Sometimes I think about all the things I would do, and be, and say and try if nothing were an issue. If I didn’t have to worry about money, or time, about acceptance, or the expectations of others. An unfiltered “bucket list” of sorts, it would be extensive. I feel like I have the potential to be so eclectic, whimsical and cultured. I would be the kind of person I am only able to be in the smallest of portions.
So here’s to imaginary me … and who I’d be, if nothing were an issue.
If nothing were an issue, I would relish in antiques. I would frequent vintage shops and try on hats from eras that most of the world has forgotten. I would find a way to wear dresses that have never lost their style, and I’d buy elegant, age-worn pieces of furniture that I’d refinish expertly. My collection would tell a wordless story that transcends time itself. My home would be filled with items that are unequivocally unique and distinct in their purpose. I’d have large hutches with hundreds of cubbies and drawers, filled with unlabeled treasures for curious minds to find. And with a slight old-world European flair, everyone would feel comfortable, and connected, though they’d not be able to explain why.
If nothing were an issue, I would make my travels brave. I would focus on uncharted, off-map places. From hiking highest peaks to sand-stepping coastal villages, I would find a way to make the digital, fast-paced, apathetic world feel wild again, and vast. I would stand too close to the crashing surf just to taste freedom, and spend hours wandering … not lost. I would take the time to learn the names of flowers I’d forgotten from the garden lessons given to me as a girl. I would track the trails of the greatest explorers to feel the trace of history, and touch the places others seeked to find. To the many settings of the natural world that inspired the greatest of authors to pen them onto page … I would go, just to see how close my imagination really was.
If nothing were an issue, I would take time to make every individual in my path feel special. Not learning, but remembering a name, not guessing, presuming, or assuming, but asking them to tell me their story – this would be the type of relation I’d crave. I would only weave proper introductions, taking my new acquaintance to coffee at a place that had no drive through, and only served on non-disposable dishes. When our time of sweet, grand conversation had ended, I would say “Let’s do this again,” and have a foreseeable date in the near future to make good on my promise. I wouldn’t text, I wouldn’t email, I would call, just to hear the smile in their voice.
If nothing were an issue, I would let myself be young, not only when I thought it was appropriate. I’d not hesitate to climb that tree with limbs like a ladder that tempt me, or feel abashed to make myself grilled cheese. I would drink chocolate-milk on Saturday mornings and take baths with bubbles that threaten to overwhelm me with their lighter-than-air, suffocating multiplication. I would swing with my head parallel with the sky, and make wishes on every star … not just the first one I saw. I would sleep on the floor with my dog and curl into a ball with my cat, right where the sun spread enough room for us both to fit. If I felt afraid of the dark, or the day, I’d find relief in hugging my teddy bear and telling him all my troubles. Every morning really would be new, and bright, and full of do-overs, with no shadows or memories to wrestle.

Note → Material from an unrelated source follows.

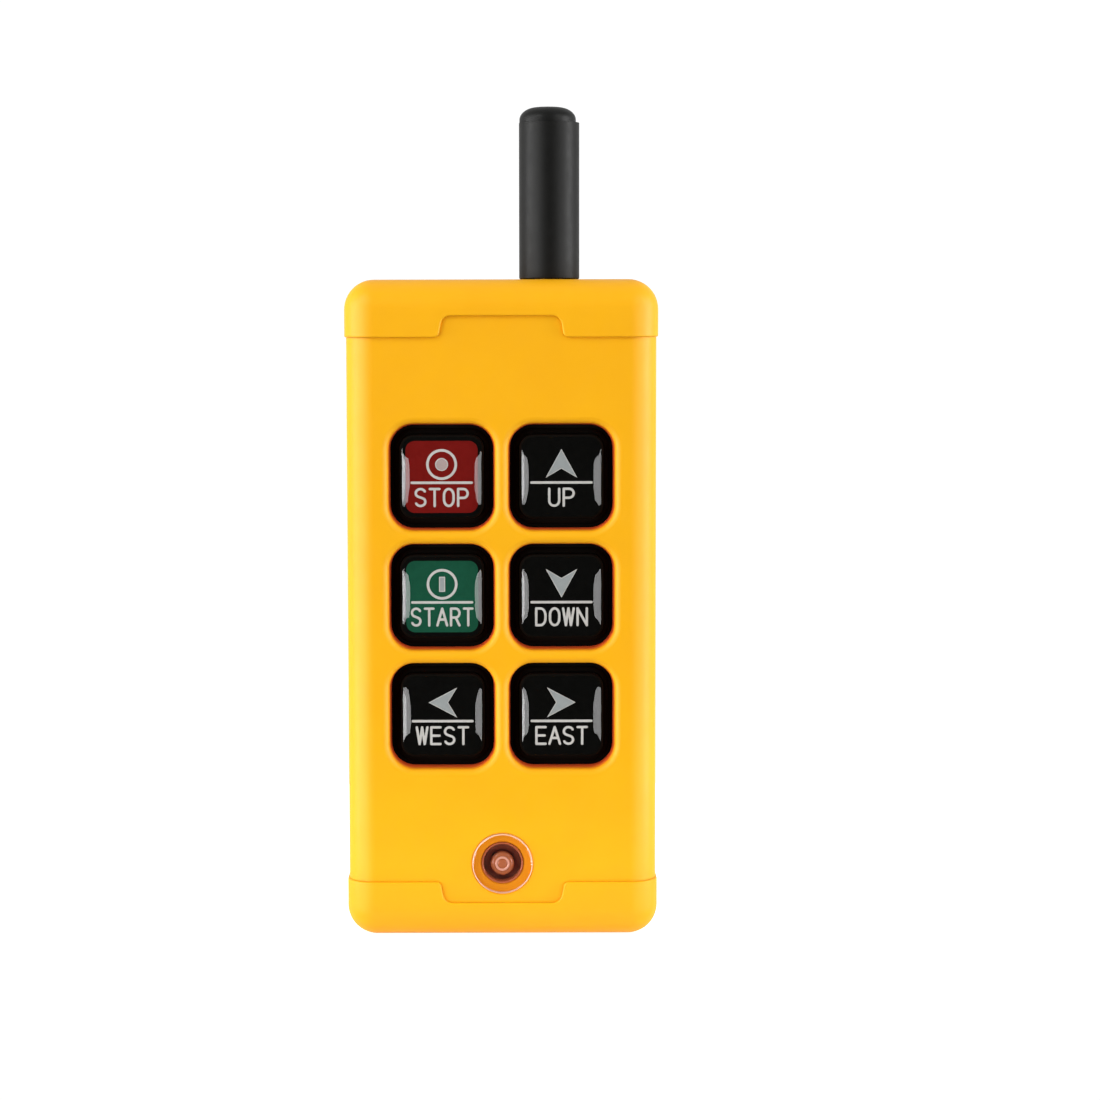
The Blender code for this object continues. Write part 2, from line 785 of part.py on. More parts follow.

If nothing were an issue, I would allow myself to dream without conditions. Nothing would be impossible, improbable or impractical, because ambition and my will would consume them. Every great thought, offered prayer, or imagined whim could be satisfied. What was once pretend, a far-fetched aspiration might transform with my assurance. I would believe and believing would surely be enough.
There is no good reason that should keep us from evolving into who we’re meant to be. I’m not there … because things are an issue, but only because I give them permission to be. Coco Chanel once said, “A woman should be two things: who and what she wants.” Little by little – even if there’s an issue – I’ll try, and I hope you will too.